From that moment forward, the river becomes both companion and adversary. Thirty-eight crossings define this trail. The upper crossings are typically gentle and creek-like, but as the river gathers volume, the fords grow wider, colder, and more insistent. Aqua-green blazes often mark the way, though not always. When in doubt, remember the trail nearly always parallels the river — if you cross, the tread lies somewhere on the opposite bank, often no more than a few degrees downstream. Between miles 2 and 5, the trail flows through a particularly enchanting stretch. Massive quartzite boulders — smoothed and set by ancient geologic force — crowd the river channel, forming emerald pools and white cascades that distinguish the Conasauga from the more channelized Jacks River.
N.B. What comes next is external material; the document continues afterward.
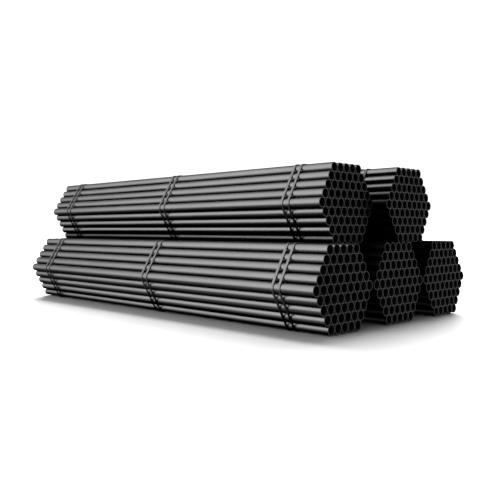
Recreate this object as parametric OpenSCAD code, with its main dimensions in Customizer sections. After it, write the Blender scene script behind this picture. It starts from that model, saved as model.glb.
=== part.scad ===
// A stack of steel tubes: five hexagonal bundles, three on the floor side by side
// and two on top of them, lying in the valleys between the lower three.
// X runs along the tubes, with +X towards the near ends, where the lower bundles
// stand out furthest. -Y is the front long side and Z is up. The undersides of the
// lower straps lie at Z = 0. All sizes are in millimetres.

/* [Tube] */
// outside diameter
tube_od = 60.3; // [20:0.1:170]
// wall thickness
tube_wall = 3.6; // [1.5:0.1:12]
// length of every tube
tube_len = 3000; // [2000:10:12000]

/* [Bundle] */
// side of the hexagon, counted in tubes
side_n = 5; // [3:1:7]
// clear gap between neighbouring tubes
tube_gap = 0.3; // [0.2:0.05:1]

/* [Straps] */
// width of a strap, along the tubes
strap_w = 16; // [10:1:32]
// thickness of a strap
strap_t = 4; // [0.5:0.1:6]
// clear gap between a strap and what it lies against
strap_gap = 0.3; // [0.2:0.05:0.5]
// distance between the middles of the two straps of a pair
strap_pair = 50; // [40:1:100]
// middle of the near and far pairs, measured from the ends of the tubes
strap_end = 256; // [120:1:450]
// how far the middle pair lies from half length, towards the near end
strap_mid_off = 60; // [-60:1:60]

/* [Stack] */
// clear gap between the straps of neighbouring lower bundles
bundle_gap = 4.3; // [0.5:0.1:20]
// clear gap along X from a strap pair of the lower bundles to one of the front upper bundle
apart_front = 104; // [2:1:150]
// the same for the back upper bundle
apart_back = 14; // [2:1:150]

/* [Hidden] */
$fn = 96;

tube_r = tube_od / 2;
tube_pitch = tube_od + tube_gap;
row_h = tube_pitch * sqrt(3) / 2;
// rows above and below the widest one
half = side_n - 1;
// from the middle of a bundle to its corner tubes
corner = half * tube_pitch;

// where a strap bends round a corner tube, its inner and outer radius
bend_in = tube_r + strap_gap;
bend_out = bend_in + strap_t;
// flats that make up a bend
bend_steps = 8;

// between the middles of neighbouring bundles
bundle_pitch = 2 * (corner + bend_out) + bundle_gap;
low_z = bend_out + half * row_h;
// an end tube of an upper bundle's lowest row and the end tube of a lower bundle's
// top row are this far apart, with one strap and its two clear gaps between them
rest_d = tube_od + strap_t + 2 * strap_gap;
rest_y = bundle_pitch / 2 - corner;
rest_z = sqrt(rest_d * rest_d - rest_y * rest_y);
top_z = low_z + 2 * half * row_h + rest_z;

// set-backs of the upper bundles from the near ends of the lower ones, which keep the
// upper strap pairs clear of the lower ones
back_front = strap_pair + strap_w + apart_front;
back_back = strap_pair + strap_w + apart_back;
// near ends, with the middle of the whole stack at X = 0
low_x = (tube_len + max(back_front, back_back)) / 2;
front_x = low_x - back_front;
back_x = low_x - back_back;

tube_col = [0.34, 0.34, 0.35];
strap_col = [0.42, 0.42, 0.43];

tubes_low_front();
tubes_low_mid();
tubes_low_back();
tubes_top_front();
tubes_top_back();
straps_low_front();
straps_low_mid();
straps_low_back();
straps_top_front();
straps_top_back();

module tubes_low_front() color(tube_col) tubes_at([low_x, -bundle_pitch, low_z]);
module tubes_low_mid() color(tube_col) tubes_at([low_x, 0, low_z]);
module tubes_low_back() color(tube_col) tubes_at([low_x, bundle_pitch, low_z]);
module tubes_top_front() color(tube_col) tubes_at([front_x, -bundle_pitch / 2, top_z]);
module tubes_top_back() color(tube_col) tubes_at([back_x, bundle_pitch / 2, top_z]);

module straps_low_front() color(strap_col) straps_at([low_x, -bundle_pitch, low_z]);
module straps_low_mid() color(strap_col) straps_at([low_x, 0, low_z]);
module straps_low_back() color(strap_col) straps_at([low_x, bundle_pitch, low_z]);
module straps_top_front() color(strap_col) straps_at([front_x, -bundle_pitch / 2, top_z]);
module straps_top_back() color(strap_col) straps_at([back_x, bundle_pitch / 2, top_z]);

// the tubes of one bundle; at is the middle of its near end
module tubes_at(at) {
    for (row = [-half : half]) {
        last = 2 * half - abs(row);
        for (i = [0 : last])
            translate(at + [0, (i - last / 2) * tube_pitch, row * row_h]) tube();
    }
}

// one tube, from its near end at the origin towards -X
module tube() {
    rotate([0, -90, 0])
        difference() {
            cylinder(r = tube_r, h = tube_len);
            translate([0, 0, -1]) cylinder(r = tube_r - tube_wall, h = tube_len + 2);
        }
}

// the three pairs of straps of one bundle; at is the middle of its near end
module straps_at(at) {
    for (back = [strap_end, tube_len / 2 - strap_mid_off, tube_len - strap_end])
        for (side = [-1, 1])
            translate(at - [back + side * strap_pair / 2, 0, 0]) strap();
}

// one flat strap round a bundle, bent round its six corner tubes
module strap() {
    rotate([90, 0, 90])
        translate([0, 0, -strap_w / 2])
            difference() {
                linear_extrude(strap_w) polygon(around(bend_out));
                translate([0, 0, -1]) linear_extrude(strap_w + 2) polygon(around(bend_in));
            }
}

// points round a bundle, at distance r from the middles of its corner tubes
function around(r) = [
    for (k = [0 : 5], j = [0 : bend_steps])
        let (a = 60 * k - 30 + 60 * j / bend_steps)
            [corner * cos(60 * k) + r * cos(a), corner * sin(60 * k) + r * sin(a)]
];
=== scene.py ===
import bpy
import math
import numpy as np
from mathutils import Matrix, Vector


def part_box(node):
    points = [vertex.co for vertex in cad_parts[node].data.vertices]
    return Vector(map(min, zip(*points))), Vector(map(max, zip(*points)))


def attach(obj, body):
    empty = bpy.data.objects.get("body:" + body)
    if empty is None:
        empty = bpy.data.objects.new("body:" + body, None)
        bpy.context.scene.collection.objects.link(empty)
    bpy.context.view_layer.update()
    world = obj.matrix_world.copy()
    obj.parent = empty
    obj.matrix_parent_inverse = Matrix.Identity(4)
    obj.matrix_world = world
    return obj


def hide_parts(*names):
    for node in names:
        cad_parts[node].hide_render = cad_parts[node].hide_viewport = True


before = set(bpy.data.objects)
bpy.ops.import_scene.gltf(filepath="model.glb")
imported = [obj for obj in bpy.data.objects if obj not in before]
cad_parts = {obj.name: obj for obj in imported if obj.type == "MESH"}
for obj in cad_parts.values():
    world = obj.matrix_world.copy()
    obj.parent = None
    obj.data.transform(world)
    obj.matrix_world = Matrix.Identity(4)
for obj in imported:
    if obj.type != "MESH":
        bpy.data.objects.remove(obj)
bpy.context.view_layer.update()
rng = np.random.default_rng(61)
bundles = ["low_front", "low_mid", "low_back", "top_front", "top_back"]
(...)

This is habitat for native Southern Appalachian brook trout (Salvelinus fontinalis), alongside wild rainbow trout (Oncorhynchus mykiss), their presence signaling clean, oxygen-rich water. At approximately mile 2.1, Chestnut Lead Trail descends to meet the river beside a striking campsite framed by boulders and small waterfalls. Farther downstream, around mile 5, Panther Creek enters from the east. A short 1.5-mile detour leads to Panther Creek Falls — one of Georgia’s most dramatic wilderness waterfalls during high flow, where water plunges over layered rock in a roaring white curtain. Soon after, the trail reaches Bray Field at mile 5.4 — an old farmstead long reclaimed by forest.
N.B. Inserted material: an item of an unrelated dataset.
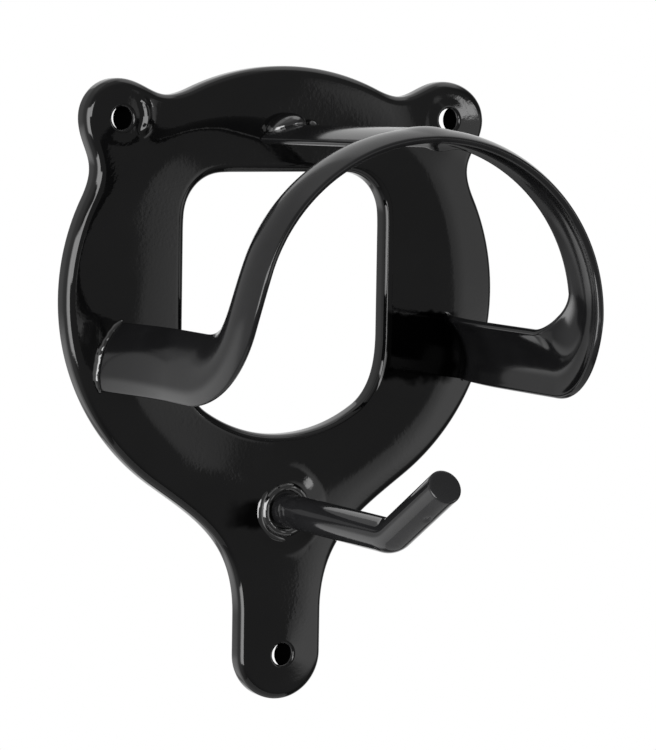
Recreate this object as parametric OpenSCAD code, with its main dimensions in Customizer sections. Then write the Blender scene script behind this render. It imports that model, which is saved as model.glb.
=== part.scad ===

Here Tearbritches Trail descends steeply from Grassy Mountain, and Hickory Creek Trail arrives from the northeast. Bray Field is one of the few open, sunlit river camps in the Cohuttas, its grasses and scattered sycamores (Platanus occidentalis) recalling an earlier Appalachian agrarian life. Beyond Bray Field, the river grows broader and more turbulent. The trail briefly detours onto old roadbed, passing a strong spring before rejoining the Conasauga. Around mile 6.7, near the Hickory Creek divergence, the river becomes noticeably wider and more scenic — an ideal midday rest beneath the open sky. From here, the crossings intensify. The trail will ford the river twenty more times over the final five miles. In places, fire-scarred slopes testify to recent burn cycles — part of the natural disturbance ecology that shapes these oak–pine ridges. The upper trail is generally well maintained; the lower sections become more rugged, with occasional deadfall and faint tread. Around mile 10, the river valley opens slightly, bluffs falling away as the trail descends to roughly 1,400 feet.
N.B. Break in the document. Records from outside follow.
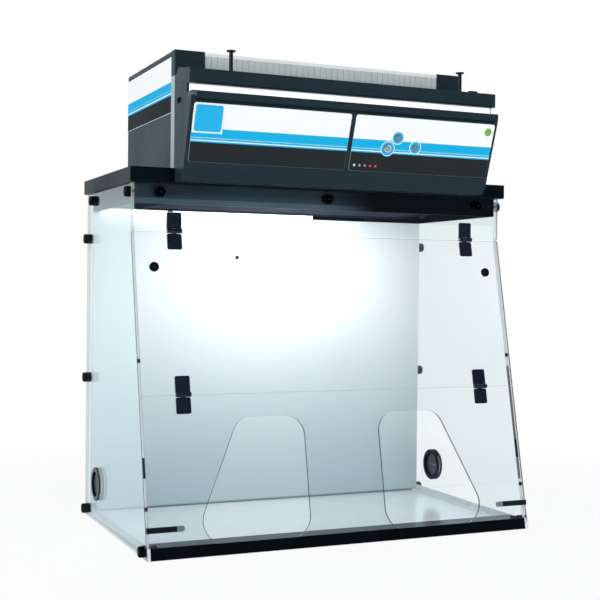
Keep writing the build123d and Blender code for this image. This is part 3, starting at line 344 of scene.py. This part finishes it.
def pleated(name, color, dark, pitch, axis=(1, 0, 0)):
    """Pleated paper media: fine folds across an axis with painted shade in their valleys, and fibre grain."""
    g = Graph(name)
    phase = g.calc("SINE", g.calc("MULTIPLY", g.along(axis), 2 * math.pi / pitch))
    fold = g.calc("MULTIPLY_ADD", phase, 0.5, 0.5)
    fibre = g.noise(900.0, 4.0, stretch=(1, 1, 0.3))
    # Painted shade: each fold darker in its valley.
    tone = g.blend(g.fade(fold, 0.0, 1.0, 0.0, 0.8), dark, color)
    tone = g.blend(g.fade(fibre, 0.3, 0.7, 0.0, 0.35), tone, dark)
    height = g.calc("ADD", fold, g.calc("MULTIPLY", fibre, 0.4))
    return g.output(g.surface({
        "Base Color": tone, "Roughness": 0.9, "Specular IOR Level": 0.2,
        "Normal": g.bump(height, pitch * 0.2)}))


def granules(name, color, scale):
    """Bed of small granules with painted shade: each paler in its middle and darker towards the gaps between
    them.
    """
    g = Graph(name)
    cell = g.put("TexVoronoi", {"Vector": g.place, "Scale": scale}).outputs["Distance"]
    # Painted shade: darker towards the gaps between granules.
    tone = g.blend(g.fade(cell, 0.1, 0.6), shade(color, 1.6), shade(color, 0.5))
    return g.output(g.surface({
        "Base Color": tone, "Roughness": 0.7, "Specular IOR Level": 0.3,
        "Normal": g.bump(cell, 0.4 / scale)}))


def brushed(name, color, rough, stretch=(0.2, 8, 8)):
    """Metal with fine grain along X."""
    g = Graph(name)
    grain = g.noise(300.0, 3.0, stretch=stretch)
    tone = g.blend(g.fade(grain, 0.3, 0.7), shade(color, 0.88), shade(color, 1.05))
    return g.output(g.surface({
        "Base Color": tone, "Metallic": 1.0, "Roughness": g.fade(grain, 0.2, 0.8, rough * 0.8, rough * 1.25),
        "Normal": g.bump(grain, 0.00003)}))


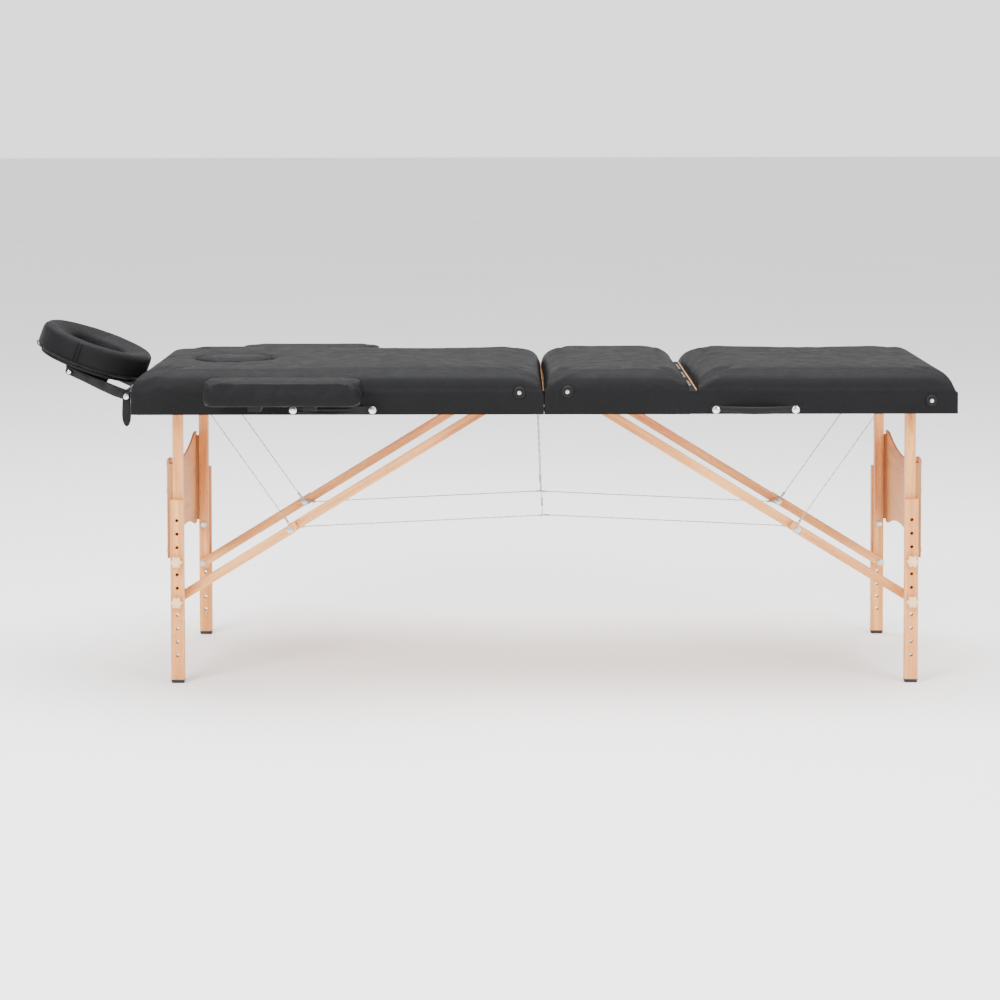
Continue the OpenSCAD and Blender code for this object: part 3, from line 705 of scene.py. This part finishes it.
def make_gap_lining():
    """Vinyl over the deck and its edges where the seat and backrest pads part."""
    bm = bmesh.new()
    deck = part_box("foot_deck")[1].z + 0.0004
    x0, x1 = (at(FOOT, d) for d in LINING_D)
    rows = [(-COVER_Y, RAIL_TOP - 0.002), (-COVER_Y, deck - 0.001), (-COVER_Y + 0.001, deck),
            (COVER_Y - 0.001, deck), (COVER_Y, deck - 0.001), (COVER_Y, RAIL_TOP - 0.002)]
    grid = [[bm.verts.new((x, y, z)) for y, z in rows] for x in (x0, x1)]
    for k in range(len(rows) - 1):
        bm.faces.new((grid[0][k], grid[1][k], grid[1][k + 1], grid[0][k + 1]))
    obj = from_bm("gap_lining", bm, LEATHER_SIDE, 50)
    modify(obj, "SOLIDIFY", thickness=SKIN * 0.5, offset=0.0)
    bake(obj, 50)
    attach(obj, "foot_frame")


make_gap_lining()


def make_plug():
    lo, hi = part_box("face_plug")
    cx = (lo.x + hi.x) / 2
    bm = prism(oval_outline(hi.x - lo.x - 0.001, hi.y - lo.y - 0.001, cx, 0), lo.z, hi.z + 0.001)
    rim = [e for e in bm.edges if all(v.co.z > hi.z for v in e.verts)]
    bmesh.ops.bevel(bm, geom=rim, offset=0.010, segments=5, profile=0.5, affect="EDGES")
    obj = from_bm("face_plug_pad", bm, LEATHER)
    swell(obj, 0.005, hold_low(lo.z + 0.02, hi.z - 0.008), 0.003, 4.0)
    finish_pad(obj, "face_hole_plug", ["face_plug"])


make_plug()


def make_armrest(side):
    lo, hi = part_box("armrest_%s_pad" % side)
    board = lo.z - 0.0125
    outline = outline_box(lo.x + 0.001, hi.x - 0.001, lo.y + 0.001, hi.y - 0.001, 0.028)
    bm = prism(outline, board, hi.z - 0.003)
    rim = [e for e in bm.edges if all(v.co.z > hi.z - 0.004 for v in e.verts)]
    bmesh.ops.bevel(bm, geom=rim, offset=0.018, segments=6, profile=0.5, affect="EDGES")
    low = [e for e in bm.edges if all(v.co.z < board + 0.001 for v in e.verts)]
    bmesh.ops.bevel(bm, geom=low, offset=0.010, segments=4, profile=0.5, affect="EDGES")
    obj = from_bm("armrest_%s_cushion" % side, bm, LEATHER)
    swell(obj, 0.005, hold_low(board + 0.002, board + 0.012), 0.005, 4.5, 0.008)
    finish_pad(obj, "armrest_" + side, ["armrest_%s_pad" % side])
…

The final crossing — the 38th — marks a farewell to the water before a steady 1.4-mile climb to the northwestern trailhead at 1,654 feet. The forest here shifts subtly toward mixed hardwood slopes of white oak (Quercus alba), hickory (Carya spp.), and shortleaf pine (Pinus echinata). Wildlife along the corridor includes black bear (Ursus americanus), white-tailed deer (Odocoileus virginianus), river otter (Lontra canadensis), and the occasional flash of a belted kingfisher (Megaceryle alcyon) tracing the current. In spring, flame azalea (Rhododendron calendulaceum) ignites the hillsides in orange fire, and trillium (Trillium grandiflorum) scatter the forest floor in white. This is a trail of immersion. You will get wet. You will navigate shifting stones. You will hear the steady music of water from first step to last. And in that repetition — ford after ford — something in you begins to move at the pace of the river itself.
Southeastern Trailhead (Betty Gap): From Eton, GA, take CCC Road east approximately 6 miles until pavement transitions to gravel (FS18). Continue approximately 10 miles to Potatopatch Mountain. Turn onto FS68 and ascend to the T-intersection with FS64. Turn right and proceed 1.4 miles to Betty Gap Trailhead on the left. Alternative from Ellijay: Take GA-52 west over Fort Mountain. Turn north onto Conasauga Road (County Road 64), which becomes FS18. Pass Mulberry Gap and turn right onto FS68. Continue to Potatopatch Mountain, turn right onto FS64, and drive 1.4 miles to the trailhead. Northwestern Trailhead (FS17B): From Eton, travel north on Hwy 411 to Cisco. Turn onto Old GA Hwy 2 near Cisco Baptist Church. After pavement ends, follow Forest Road 16, then turn onto Forest Road 17 toward Murray Lake. Turn left onto FS17B and follow 0.2 miles to the trailhead.
Road Access
Five primary access points serve the Conasauga River Trail: • Southeastern high-elevation trailhead at Betty Gap (FS64 near Potatopatch Mountain) • Northwestern low-elevation trailhead on FS17B • Hickory Creek Trailhead via FS630 (midpoint access) • Chestnut Lead Trailhead • Tearbritches Trailhead Roads are a mix of paved and gravel Forest Service roads. High-clearance vehicles recommended after heavy rain.
Safety Notes
All 38 river crossings are unbridged. After heavy rainfall, crossings may become dangerous or impassable. Water temperatures remain cold even in summer. Trekking poles strongly recommended. Never attempt crossings during flood conditions. Cell service is unreliable throughout the watershed.
Dispersed camping permitted. Bray Field offers one of the few open, sunlit campsites. Numerous riverside sites exist but must be at least 200 feet from water where feasible. Practice strict Leave No Trace ethics. Use established fire rings when present.
No permits required. Wilderness regulations apply. Group size limits enforced. Campfires permitted but discouraged during dry conditions. Check seasonal fire restrictions.